→ Given request:
Print the listing below exactly.

→ Data extract:
'''

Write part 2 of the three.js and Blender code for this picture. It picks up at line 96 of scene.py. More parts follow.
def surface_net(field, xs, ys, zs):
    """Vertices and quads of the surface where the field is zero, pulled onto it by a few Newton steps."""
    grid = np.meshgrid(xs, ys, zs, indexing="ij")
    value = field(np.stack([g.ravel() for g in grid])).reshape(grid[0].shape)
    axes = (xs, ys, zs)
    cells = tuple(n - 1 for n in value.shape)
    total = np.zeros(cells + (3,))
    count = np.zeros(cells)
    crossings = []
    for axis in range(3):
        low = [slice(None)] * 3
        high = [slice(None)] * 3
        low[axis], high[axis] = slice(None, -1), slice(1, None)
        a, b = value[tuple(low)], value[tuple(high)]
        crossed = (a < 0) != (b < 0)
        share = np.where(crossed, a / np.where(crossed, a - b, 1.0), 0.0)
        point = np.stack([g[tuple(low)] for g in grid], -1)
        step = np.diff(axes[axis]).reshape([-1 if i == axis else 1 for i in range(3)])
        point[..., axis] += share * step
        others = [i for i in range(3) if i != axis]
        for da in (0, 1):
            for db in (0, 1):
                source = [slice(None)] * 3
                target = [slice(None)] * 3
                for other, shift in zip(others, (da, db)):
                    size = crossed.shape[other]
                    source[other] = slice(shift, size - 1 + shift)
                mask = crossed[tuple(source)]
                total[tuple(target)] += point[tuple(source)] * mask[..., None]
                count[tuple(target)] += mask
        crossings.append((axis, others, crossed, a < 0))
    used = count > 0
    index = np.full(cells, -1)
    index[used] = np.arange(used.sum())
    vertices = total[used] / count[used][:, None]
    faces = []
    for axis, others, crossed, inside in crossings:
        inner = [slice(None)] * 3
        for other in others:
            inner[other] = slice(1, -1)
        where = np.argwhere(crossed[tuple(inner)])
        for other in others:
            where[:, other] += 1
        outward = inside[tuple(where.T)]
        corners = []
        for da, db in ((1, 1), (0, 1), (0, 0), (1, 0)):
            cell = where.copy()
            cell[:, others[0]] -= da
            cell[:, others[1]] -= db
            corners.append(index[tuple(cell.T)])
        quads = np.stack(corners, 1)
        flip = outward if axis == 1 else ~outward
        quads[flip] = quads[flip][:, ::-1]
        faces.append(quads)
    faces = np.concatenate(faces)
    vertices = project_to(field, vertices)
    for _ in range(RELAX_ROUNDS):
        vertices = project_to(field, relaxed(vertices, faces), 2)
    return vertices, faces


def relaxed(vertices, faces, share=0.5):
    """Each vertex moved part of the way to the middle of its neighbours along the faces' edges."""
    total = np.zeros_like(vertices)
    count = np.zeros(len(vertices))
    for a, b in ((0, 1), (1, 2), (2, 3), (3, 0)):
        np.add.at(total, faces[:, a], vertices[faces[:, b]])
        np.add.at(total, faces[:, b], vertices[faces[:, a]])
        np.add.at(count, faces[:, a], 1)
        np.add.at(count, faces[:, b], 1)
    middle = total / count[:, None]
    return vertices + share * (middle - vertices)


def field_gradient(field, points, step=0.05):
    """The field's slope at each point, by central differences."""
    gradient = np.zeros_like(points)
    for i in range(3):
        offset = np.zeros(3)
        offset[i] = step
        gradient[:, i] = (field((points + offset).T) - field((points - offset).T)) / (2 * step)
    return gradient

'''

→ Task response:
Write part 2 of the three.js and Blender code for this picture. It picks up at line 96 of scene.py. More parts follow.
def surface_net(field, xs, ys, zs):
    """Vertices and quads of the surface where the field is zero, pulled onto it by a few Newton steps."""
    grid = np.meshgrid(xs, ys, zs, indexing="ij")
    value = field(np.stack([g.ravel() for g in grid])).reshape(grid[0].shape)
    axes = (xs, ys, zs)
    cells = tuple(n - 1 for n in value.shape)
    total = np.zeros(cells + (3,))
    count = np.zeros(cells)
    crossings = []
    for axis in range(3):
        low = [slice(None)] * 3
        high = [slice(None)] * 3
        low[axis], high[axis] = slice(None, -1), slice(1, None)
        a, b = value[tuple(low)], value[tuple(high)]
        crossed = (a < 0) != (b < 0)
        share = np.where(crossed, a / np.where(crossed, a - b, 1.0), 0.0)
        point = np.stack([g[tuple(low)] for g in grid], -1)
        step = np.diff(axes[axis]).reshape([-1 if i == axis else 1 for i in range(3)])
        point[..., axis] += share * step
        others = [i for i in range(3) if i != axis]
        for da in (0, 1):
            for db in (0, 1):
                source = [slice(None)] * 3
                target = [slice(None)] * 3
                for other, shift in zip(others, (da, db)):
                    size = crossed.shape[other]
                    source[other] = slice(shift, size - 1 + shift)
                mask = crossed[tuple(source)]
                total[tuple(target)] += point[tuple(source)] * mask[..., None]
                count[tuple(target)] += mask
        crossings.append((axis, others, crossed, a < 0))
    used = count > 0
    index = np.full(cells, -1)
    index[used] = np.arange(used.sum())
    vertices = total[used] / count[used][:, None]
    faces = []
    for axis, others, crossed, inside in crossings:
        inner = [slice(None)] * 3
        for other in others:
            inner[other] = slice(1, -1)
        where = np.argwhere(crossed[tuple(inner)])
        for other in others:
            where[:, other] += 1
        outward = inside[tuple(where.T)]
        corners = []
        for da, db in ((1, 1), (0, 1), (0, 0), (1, 0)):
            cell = where.copy()
            cell[:, others[0]] -= da
            cell[:, others[1]] -= db
            corners.append(index[tuple(cell.T)])
        quads = np.stack(corners, 1)
        flip = outward if axis == 1 else ~outward
        quads[flip] = quads[flip][:, ::-1]
        faces.append(quads)
    faces = np.concatenate(faces)
    vertices = project_to(field, vertices)
    for _ in range(RELAX_ROUNDS):
        vertices = project_to(field, relaxed(vertices, faces), 2)
    return vertices, faces


def relaxed(vertices, faces, share=0.5):
    """Each vertex moved part of the way to the middle of its neighbours along the faces' edges."""
    total = np.zeros_like(vertices)
    count = np.zeros(len(vertices))
    for a, b in ((0, 1), (1, 2), (2, 3), (3, 0)):
        np.add.at(total, faces[:, a], vertices[faces[:, b]])
        np.add.at(total, faces[:, b], vertices[faces[:, a]])
        np.add.at(count, faces[:, a], 1)
        np.add.at(count, faces[:, b], 1)
    middle = total / count[:, None]
    return vertices + share * (middle - vertices)


def field_gradient(field, points, step=0.05):
    """The field's slope at each point, by central differences."""
    gradient = np.zeros_like(points)
    for i in range(3):
        offset = np.zeros(3)
        offset[i] = step
        gradient[:, i] = (field((points + offset).T) - field((points - offset).T)) / (2 * step)
    return gradient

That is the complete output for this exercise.